AIM OF THE EXERCISE: Repeat the records below exactly.

(Object data in JSON)
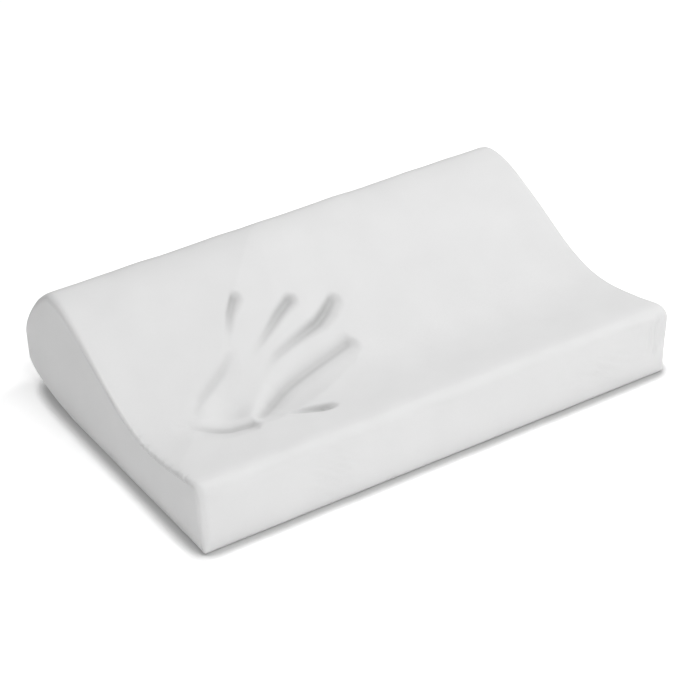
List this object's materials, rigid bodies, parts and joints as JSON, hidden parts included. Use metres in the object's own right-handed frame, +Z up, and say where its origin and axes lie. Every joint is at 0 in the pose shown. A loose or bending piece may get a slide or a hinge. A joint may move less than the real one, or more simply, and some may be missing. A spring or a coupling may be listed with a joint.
{
  "type": "contoured foam bed pillow",
  "caption": "Contoured memory-foam bed pillow: high rear roll, shallow valley and low front lobe, in a liner and a fitted cover with a rear zip.",
  "frame": {"origin": "middle of the underside of the whole object's box", "axes": "+X along the pillow's length, -Y towards the low front edge, +Y towards the high rear roll and the zip, +Z up"},
  "size_m": [0.5, 0.3548, 0.126],
  "materials": {
    "foam": "matte, open-cell moulded foam with a smooth skin",
    "liner": "matte fine jersey",
    "cover": "matte smooth close knit",
    "thread": "soft sheen polyester thread",
    "zip_tape": "matte woven tape",
    "zip_coil": "satin nylon coil",
    "zip_metal": "satin nickel plate",
    "label": "blank satin ribbon"
  },
  "bodies": {
    "pillow": {"foam_core": "foam", "liner_wrap": "liner", "liner_end_left": "liner", "liner_end_right": "liner", "cover_top_panel": "cover", "cover_base_panel": "cover", "cover_end_left": "cover", "cover_end_right": "cover", "end_seam_left": "thread", "end_seam_right": "thread", "front_seam": "thread", "rear_seam_left": "thread", "rear_seam_right": "thread", "zip_tape_upper": "zip_tape", "zip_tape_lower": "zip_tape", "zip_coil_upper": "zip_coil", "zip_coil_lower": "zip_coil", "zip_top_stop_upper": "zip_metal", "zip_top_stop_lower": "zip_metal", "zip_bottom_stop": "zip_metal", "zip_stitching_upper": "thread", "zip_stitching_lower": "thread", "care_label": "label"},
    "slider": {"zip_slider": "zip_metal"},
    "pull": {"pull_tab": "zip_metal"}
  },
  "joints": [
    {"name": "zip_slide", "type": "slide", "parent": "pillow", "child": "slider", "axis": [1, 0, 0], "range_m": [0, 0.389]},
    {"name": "pull_swing", "type": "hinge", "parent": "slider", "child": "pull", "pos_m": [-0.1945, 0.17567, 0.042], "axis": [0, 0, 1], "range_deg": [0, 170]}
  ]
}
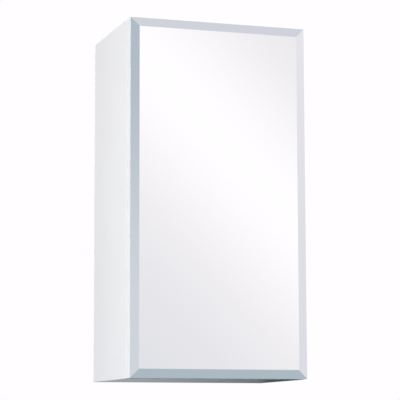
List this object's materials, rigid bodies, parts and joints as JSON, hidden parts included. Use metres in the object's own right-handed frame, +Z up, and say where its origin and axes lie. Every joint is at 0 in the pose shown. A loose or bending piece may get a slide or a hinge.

ANSWER FOR THIS EXERCISE:
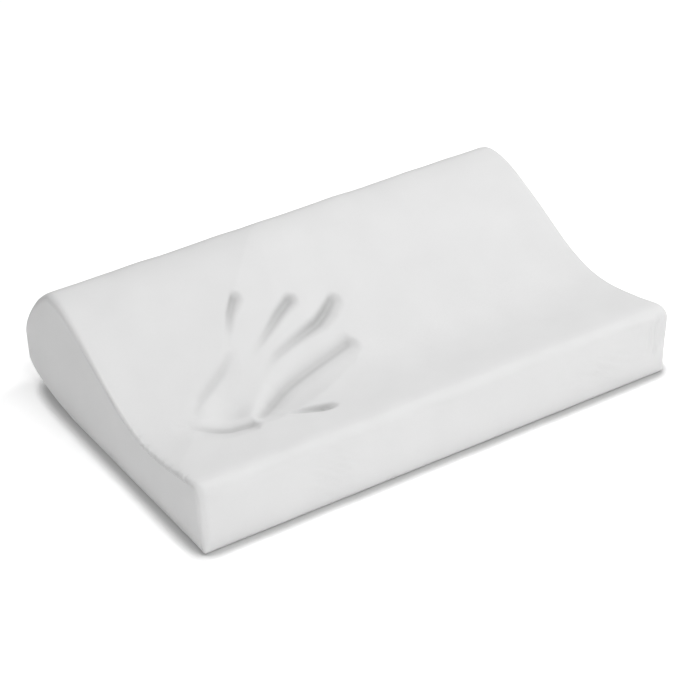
List this object's materials, rigid bodies, parts and joints as JSON, hidden parts included. Use metres in the object's own right-handed frame, +Z up, and say where its origin and axes lie. Every joint is at 0 in the pose shown. A loose or bending piece may get a slide or a hinge. A joint may move less than the real one, or more simply, and some may be missing. A spring or a coupling may be listed with a joint.
{
  "type": "contoured foam bed pillow",
  "caption": "Contoured memory-foam bed pillow: high rear roll, shallow valley and low front lobe, in a liner and a fitted cover with a rear zip.",
  "frame": {"origin": "middle of the underside of the whole object's box", "axes": "+X along the pillow's length, -Y towards the low front edge, +Y towards the high rear roll and the zip, +Z up"},
  "size_m": [0.5, 0.3548, 0.126],
  "materials": {
    "foam": "matte, open-cell moulded foam with a smooth skin",
    "liner": "matte fine jersey",
    "cover": "matte smooth close knit",
    "thread": "soft sheen polyester thread",
    "zip_tape": "matte woven tape",
    "zip_coil": "satin nylon coil",
    "zip_metal": "satin nickel plate",
    "label": "blank satin ribbon"
  },
  "bodies": {
    "pillow": {"foam_core": "foam", "liner_wrap": "liner", "liner_end_left": "liner", "liner_end_right": "liner", "cover_top_panel": "cover", "cover_base_panel": "cover", "cover_end_left": "cover", "cover_end_right": "cover", "end_seam_left": "thread", "end_seam_right": "thread", "front_seam": "thread", "rear_seam_left": "thread", "rear_seam_right": "thread", "zip_tape_upper": "zip_tape", "zip_tape_lower": "zip_tape", "zip_coil_upper": "zip_coil", "zip_coil_lower": "zip_coil", "zip_top_stop_upper": "zip_metal", "zip_top_stop_lower": "zip_metal", "zip_bottom_stop": "zip_metal", "zip_stitching_upper": "thread", "zip_stitching_lower": "thread", "care_label": "label"},
    "slider": {"zip_slider": "zip_metal"},
    "pull": {"pull_tab": "zip_metal"}
  },
  "joints": [
    {"name": "zip_slide", "type": "slide", "parent": "pillow", "child": "slider", "axis": [1, 0, 0], "range_m": [0, 0.389]},
    {"name": "pull_swing", "type": "hinge", "parent": "slider", "child": "pull", "pos_m": [-0.1945, 0.17567, 0.042], "axis": [0, 0, 1], "range_deg": [0, 170]}
  ]
}
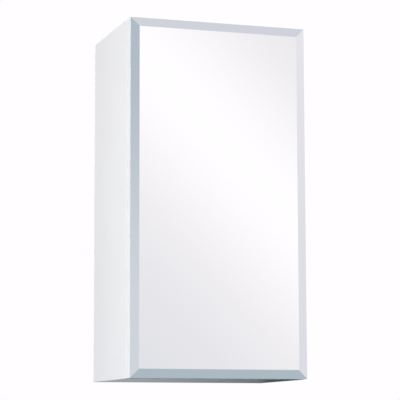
List this object's materials, rigid bodies, parts and joints as JSON, hidden parts included. Use metres in the object's own right-handed frame, +Z up, and say where its origin and axes lie. Every joint is at 0 in the pose shown. A loose or bending piece may get a slide or a hinge.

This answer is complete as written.